What is asked
Repeat the line that contains "obj.parent = empty", the line that contains "CAMERA_SHIFT = (0.062, 0.0815)", and all lines between them, exactly and with no other lines.

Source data
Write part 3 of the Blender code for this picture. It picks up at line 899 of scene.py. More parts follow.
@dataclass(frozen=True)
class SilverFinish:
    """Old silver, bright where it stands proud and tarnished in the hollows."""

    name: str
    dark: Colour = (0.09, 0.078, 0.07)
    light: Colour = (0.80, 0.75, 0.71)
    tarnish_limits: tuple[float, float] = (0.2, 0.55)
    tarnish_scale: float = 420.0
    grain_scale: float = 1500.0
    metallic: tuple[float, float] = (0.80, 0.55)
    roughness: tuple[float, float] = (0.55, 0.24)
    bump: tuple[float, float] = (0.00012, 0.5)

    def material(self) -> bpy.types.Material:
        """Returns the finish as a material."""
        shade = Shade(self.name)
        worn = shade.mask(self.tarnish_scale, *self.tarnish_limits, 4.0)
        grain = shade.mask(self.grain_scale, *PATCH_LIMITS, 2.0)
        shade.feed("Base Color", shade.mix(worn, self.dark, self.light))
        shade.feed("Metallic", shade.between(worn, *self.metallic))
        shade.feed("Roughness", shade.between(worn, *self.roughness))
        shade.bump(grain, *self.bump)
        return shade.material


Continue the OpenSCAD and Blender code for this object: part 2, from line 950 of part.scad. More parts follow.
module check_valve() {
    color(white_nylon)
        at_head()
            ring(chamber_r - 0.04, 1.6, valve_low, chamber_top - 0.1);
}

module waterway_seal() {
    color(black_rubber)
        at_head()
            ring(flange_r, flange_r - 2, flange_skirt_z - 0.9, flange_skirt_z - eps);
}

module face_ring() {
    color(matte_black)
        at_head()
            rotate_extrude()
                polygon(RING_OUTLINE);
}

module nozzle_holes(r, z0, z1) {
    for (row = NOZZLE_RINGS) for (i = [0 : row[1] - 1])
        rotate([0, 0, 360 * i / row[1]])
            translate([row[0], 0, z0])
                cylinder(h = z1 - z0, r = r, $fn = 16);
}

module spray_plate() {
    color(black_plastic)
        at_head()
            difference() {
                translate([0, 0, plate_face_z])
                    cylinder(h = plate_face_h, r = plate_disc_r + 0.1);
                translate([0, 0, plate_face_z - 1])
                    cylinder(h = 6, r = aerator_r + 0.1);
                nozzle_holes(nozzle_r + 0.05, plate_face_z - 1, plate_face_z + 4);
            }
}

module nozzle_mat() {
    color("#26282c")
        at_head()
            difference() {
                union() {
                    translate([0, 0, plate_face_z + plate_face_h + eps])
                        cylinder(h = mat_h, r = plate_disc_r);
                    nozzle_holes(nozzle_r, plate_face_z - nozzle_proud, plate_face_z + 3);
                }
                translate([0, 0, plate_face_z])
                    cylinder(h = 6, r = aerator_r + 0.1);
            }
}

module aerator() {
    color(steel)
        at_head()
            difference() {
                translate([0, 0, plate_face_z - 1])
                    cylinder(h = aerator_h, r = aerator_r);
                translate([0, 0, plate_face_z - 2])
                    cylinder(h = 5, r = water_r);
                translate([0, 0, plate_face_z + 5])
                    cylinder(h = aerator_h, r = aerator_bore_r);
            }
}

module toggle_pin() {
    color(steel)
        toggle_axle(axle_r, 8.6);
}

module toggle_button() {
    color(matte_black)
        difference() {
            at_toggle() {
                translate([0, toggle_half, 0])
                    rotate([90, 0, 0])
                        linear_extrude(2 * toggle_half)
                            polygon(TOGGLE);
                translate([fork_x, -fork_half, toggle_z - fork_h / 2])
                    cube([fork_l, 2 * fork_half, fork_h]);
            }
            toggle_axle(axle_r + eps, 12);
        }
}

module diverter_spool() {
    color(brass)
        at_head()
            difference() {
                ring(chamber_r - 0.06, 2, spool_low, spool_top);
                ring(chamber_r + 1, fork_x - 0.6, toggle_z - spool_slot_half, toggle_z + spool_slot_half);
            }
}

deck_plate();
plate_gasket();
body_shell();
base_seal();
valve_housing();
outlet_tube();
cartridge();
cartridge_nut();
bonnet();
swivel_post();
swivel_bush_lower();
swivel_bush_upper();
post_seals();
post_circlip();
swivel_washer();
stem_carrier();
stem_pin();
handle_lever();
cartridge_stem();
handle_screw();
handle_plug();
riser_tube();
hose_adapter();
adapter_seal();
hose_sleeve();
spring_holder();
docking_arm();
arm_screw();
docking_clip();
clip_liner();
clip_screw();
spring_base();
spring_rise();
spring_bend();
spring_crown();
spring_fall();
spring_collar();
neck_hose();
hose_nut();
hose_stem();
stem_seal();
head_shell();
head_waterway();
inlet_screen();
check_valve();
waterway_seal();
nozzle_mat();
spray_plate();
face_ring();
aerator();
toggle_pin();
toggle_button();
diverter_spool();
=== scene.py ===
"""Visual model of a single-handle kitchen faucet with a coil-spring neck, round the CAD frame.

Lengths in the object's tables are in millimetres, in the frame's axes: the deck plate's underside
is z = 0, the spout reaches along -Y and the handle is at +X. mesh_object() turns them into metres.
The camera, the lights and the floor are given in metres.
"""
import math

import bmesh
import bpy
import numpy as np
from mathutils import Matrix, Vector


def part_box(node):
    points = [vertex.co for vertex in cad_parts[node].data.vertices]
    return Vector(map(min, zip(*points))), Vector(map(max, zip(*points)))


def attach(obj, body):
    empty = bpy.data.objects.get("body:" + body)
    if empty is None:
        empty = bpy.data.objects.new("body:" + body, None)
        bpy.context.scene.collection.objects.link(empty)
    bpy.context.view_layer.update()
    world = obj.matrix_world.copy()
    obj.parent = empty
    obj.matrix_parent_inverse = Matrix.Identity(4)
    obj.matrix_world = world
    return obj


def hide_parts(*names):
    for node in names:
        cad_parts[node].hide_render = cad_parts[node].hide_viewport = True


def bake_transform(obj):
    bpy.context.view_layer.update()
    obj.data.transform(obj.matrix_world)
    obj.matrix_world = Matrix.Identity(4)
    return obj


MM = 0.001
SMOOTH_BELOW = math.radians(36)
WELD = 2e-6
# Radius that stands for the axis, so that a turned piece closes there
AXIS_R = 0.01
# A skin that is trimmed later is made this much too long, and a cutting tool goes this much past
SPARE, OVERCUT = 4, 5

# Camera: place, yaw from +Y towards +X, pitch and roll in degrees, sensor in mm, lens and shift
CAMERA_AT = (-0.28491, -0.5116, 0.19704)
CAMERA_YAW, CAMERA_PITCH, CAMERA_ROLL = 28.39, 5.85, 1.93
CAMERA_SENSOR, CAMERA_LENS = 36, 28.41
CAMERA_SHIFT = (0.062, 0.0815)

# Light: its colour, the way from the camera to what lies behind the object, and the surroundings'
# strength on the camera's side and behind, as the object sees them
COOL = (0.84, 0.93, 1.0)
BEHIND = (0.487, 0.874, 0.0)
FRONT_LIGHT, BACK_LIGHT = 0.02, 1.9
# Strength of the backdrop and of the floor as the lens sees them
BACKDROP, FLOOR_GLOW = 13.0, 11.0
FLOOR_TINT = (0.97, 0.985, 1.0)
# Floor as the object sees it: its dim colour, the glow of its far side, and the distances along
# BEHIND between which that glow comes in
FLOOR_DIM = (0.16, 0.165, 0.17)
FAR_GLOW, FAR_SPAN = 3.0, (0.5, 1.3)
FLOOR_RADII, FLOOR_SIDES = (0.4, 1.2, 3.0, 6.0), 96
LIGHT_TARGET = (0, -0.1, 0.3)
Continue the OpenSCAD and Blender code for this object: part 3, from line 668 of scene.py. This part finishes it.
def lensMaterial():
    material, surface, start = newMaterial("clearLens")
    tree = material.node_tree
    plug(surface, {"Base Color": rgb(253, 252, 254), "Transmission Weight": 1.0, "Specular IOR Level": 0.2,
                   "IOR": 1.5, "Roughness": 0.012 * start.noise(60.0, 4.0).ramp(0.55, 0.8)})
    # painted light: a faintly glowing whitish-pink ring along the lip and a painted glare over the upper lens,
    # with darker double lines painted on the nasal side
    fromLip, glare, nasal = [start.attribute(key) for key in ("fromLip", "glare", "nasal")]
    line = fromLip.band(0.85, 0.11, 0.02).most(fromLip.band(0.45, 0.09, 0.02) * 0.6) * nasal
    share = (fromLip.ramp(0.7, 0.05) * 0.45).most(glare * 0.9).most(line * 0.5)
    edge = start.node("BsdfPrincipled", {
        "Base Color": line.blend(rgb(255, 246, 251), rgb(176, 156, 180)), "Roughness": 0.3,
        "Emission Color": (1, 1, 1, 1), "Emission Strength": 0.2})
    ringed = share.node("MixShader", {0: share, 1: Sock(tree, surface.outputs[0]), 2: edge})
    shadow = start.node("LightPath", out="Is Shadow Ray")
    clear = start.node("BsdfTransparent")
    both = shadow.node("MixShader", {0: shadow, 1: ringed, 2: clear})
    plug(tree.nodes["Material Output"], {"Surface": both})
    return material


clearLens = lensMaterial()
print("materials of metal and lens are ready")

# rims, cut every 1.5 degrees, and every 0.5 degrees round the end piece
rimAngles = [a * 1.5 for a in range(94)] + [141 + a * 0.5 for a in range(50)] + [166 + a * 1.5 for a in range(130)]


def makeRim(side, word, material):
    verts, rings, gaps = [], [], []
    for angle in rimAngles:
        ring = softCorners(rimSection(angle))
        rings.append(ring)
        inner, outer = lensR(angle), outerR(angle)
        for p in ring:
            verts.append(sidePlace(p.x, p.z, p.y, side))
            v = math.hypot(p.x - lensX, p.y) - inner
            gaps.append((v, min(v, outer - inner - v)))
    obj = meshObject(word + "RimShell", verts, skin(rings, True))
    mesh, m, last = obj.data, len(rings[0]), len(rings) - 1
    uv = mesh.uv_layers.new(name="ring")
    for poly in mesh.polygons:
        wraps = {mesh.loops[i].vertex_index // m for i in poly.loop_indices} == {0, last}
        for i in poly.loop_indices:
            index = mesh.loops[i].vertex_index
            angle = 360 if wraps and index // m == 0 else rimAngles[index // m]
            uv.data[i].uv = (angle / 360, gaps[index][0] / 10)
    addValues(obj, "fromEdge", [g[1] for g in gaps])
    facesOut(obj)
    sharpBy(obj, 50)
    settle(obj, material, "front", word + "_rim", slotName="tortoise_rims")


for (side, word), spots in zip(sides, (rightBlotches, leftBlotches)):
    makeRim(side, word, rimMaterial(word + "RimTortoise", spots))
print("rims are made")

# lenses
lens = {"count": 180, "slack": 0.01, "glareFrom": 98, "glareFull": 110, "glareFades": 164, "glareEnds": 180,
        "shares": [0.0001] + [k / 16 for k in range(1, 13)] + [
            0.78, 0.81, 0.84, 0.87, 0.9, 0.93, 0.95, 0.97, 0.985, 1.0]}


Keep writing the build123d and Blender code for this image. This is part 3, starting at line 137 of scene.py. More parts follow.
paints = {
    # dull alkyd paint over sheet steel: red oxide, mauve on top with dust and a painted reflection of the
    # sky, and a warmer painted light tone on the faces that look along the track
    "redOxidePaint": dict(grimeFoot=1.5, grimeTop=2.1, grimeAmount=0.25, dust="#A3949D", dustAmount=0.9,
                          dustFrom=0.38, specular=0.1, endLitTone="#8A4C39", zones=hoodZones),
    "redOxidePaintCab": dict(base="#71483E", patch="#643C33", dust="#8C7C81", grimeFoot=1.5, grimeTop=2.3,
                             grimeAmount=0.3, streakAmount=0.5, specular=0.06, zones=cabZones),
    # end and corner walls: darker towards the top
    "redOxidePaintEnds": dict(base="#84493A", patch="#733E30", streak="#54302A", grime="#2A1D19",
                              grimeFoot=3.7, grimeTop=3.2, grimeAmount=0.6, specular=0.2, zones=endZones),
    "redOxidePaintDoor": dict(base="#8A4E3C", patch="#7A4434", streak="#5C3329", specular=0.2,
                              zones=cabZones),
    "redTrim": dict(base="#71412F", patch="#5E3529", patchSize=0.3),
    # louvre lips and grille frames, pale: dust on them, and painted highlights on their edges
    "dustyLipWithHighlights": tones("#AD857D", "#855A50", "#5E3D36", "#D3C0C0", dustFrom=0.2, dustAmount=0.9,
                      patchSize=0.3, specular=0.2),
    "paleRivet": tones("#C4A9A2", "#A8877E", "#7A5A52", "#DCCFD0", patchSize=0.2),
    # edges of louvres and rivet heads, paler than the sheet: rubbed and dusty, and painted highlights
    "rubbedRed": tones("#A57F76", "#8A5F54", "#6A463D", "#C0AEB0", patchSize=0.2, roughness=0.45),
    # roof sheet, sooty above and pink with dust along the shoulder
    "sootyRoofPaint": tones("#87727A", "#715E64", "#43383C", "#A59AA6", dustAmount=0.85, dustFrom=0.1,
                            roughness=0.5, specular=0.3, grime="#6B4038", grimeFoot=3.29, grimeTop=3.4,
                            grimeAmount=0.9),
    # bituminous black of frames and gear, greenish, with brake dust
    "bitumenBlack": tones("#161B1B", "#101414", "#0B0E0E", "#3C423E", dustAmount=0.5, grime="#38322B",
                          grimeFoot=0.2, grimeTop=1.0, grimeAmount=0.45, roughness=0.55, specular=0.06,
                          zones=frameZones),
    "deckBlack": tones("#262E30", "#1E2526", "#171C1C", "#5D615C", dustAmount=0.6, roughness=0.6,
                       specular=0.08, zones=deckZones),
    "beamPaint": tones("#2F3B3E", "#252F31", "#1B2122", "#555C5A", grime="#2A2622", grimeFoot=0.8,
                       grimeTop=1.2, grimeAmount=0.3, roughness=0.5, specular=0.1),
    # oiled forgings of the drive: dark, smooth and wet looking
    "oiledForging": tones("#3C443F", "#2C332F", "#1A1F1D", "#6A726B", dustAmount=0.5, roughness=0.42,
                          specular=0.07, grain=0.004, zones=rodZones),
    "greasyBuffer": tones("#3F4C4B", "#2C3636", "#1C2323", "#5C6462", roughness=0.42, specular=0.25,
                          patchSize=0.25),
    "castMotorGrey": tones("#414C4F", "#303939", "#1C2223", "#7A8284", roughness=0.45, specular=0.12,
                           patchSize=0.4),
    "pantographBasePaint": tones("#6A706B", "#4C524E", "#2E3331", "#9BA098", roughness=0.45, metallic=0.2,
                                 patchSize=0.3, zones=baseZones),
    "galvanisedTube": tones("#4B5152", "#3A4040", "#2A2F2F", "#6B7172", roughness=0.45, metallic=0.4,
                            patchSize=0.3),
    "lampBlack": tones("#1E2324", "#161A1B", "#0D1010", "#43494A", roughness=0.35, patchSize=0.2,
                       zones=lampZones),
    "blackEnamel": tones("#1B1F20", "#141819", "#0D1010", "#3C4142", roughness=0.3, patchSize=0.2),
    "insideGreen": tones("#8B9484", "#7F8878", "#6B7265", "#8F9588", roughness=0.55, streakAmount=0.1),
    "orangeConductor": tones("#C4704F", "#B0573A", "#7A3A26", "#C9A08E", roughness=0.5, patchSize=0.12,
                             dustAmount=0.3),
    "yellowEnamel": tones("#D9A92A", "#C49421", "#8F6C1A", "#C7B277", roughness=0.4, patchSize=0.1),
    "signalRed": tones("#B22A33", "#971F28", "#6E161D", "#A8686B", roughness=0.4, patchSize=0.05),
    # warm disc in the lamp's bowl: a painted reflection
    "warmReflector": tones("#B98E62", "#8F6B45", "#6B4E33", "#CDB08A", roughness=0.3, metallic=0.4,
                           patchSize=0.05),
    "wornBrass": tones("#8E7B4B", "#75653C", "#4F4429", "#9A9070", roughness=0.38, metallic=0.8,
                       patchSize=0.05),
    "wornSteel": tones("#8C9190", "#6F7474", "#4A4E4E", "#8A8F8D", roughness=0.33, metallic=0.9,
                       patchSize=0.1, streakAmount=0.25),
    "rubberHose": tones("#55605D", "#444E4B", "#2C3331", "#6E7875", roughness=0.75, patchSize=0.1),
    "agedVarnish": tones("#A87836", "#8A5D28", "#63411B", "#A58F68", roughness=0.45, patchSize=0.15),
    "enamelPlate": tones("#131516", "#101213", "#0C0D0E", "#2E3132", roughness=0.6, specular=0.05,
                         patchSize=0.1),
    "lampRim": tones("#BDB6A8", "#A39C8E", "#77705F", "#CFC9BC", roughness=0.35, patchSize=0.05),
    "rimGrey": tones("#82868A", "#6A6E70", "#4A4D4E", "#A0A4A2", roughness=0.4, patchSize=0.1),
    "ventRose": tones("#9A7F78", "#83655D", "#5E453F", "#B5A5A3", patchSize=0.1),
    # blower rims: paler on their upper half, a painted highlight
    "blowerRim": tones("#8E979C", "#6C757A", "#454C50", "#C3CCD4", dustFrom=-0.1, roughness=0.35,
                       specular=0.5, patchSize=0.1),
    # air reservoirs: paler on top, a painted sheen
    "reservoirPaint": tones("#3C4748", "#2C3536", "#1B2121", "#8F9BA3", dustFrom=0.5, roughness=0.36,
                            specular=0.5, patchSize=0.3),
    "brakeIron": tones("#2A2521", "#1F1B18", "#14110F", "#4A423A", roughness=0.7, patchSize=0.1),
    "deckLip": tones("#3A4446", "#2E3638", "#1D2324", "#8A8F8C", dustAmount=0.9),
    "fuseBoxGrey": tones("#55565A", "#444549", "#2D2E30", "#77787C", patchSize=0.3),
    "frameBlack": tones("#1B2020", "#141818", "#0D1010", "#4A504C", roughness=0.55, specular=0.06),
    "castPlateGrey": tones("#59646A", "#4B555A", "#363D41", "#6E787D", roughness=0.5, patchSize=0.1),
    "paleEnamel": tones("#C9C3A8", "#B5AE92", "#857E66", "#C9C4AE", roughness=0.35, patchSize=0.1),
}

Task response
    obj.parent = empty
    obj.matrix_parent_inverse = Matrix.Identity(4)
    obj.matrix_world = world
    return obj


def hide_parts(*names):
    for node in names:
        cad_parts[node].hide_render = cad_parts[node].hide_viewport = True


def bake_transform(obj):
    bpy.context.view_layer.update()
    obj.data.transform(obj.matrix_world)
    obj.matrix_world = Matrix.Identity(4)
    return obj


MM = 0.001
SMOOTH_BELOW = math.radians(36)
WELD = 2e-6
# Radius that stands for the axis, so that a turned piece closes there
AXIS_R = 0.01
# A skin that is trimmed later is made this much too long, and a cutting tool goes this much past
SPARE, OVERCUT = 4, 5

# Camera: place, yaw from +Y towards +X, pitch and roll in degrees, sensor in mm, lens and shift
CAMERA_AT = (-0.28491, -0.5116, 0.19704)
CAMERA_YAW, CAMERA_PITCH, CAMERA_ROLL = 28.39, 5.85, 1.93
CAMERA_SENSOR, CAMERA_LENS = 36, 28.41
CAMERA_SHIFT = (0.062, 0.0815)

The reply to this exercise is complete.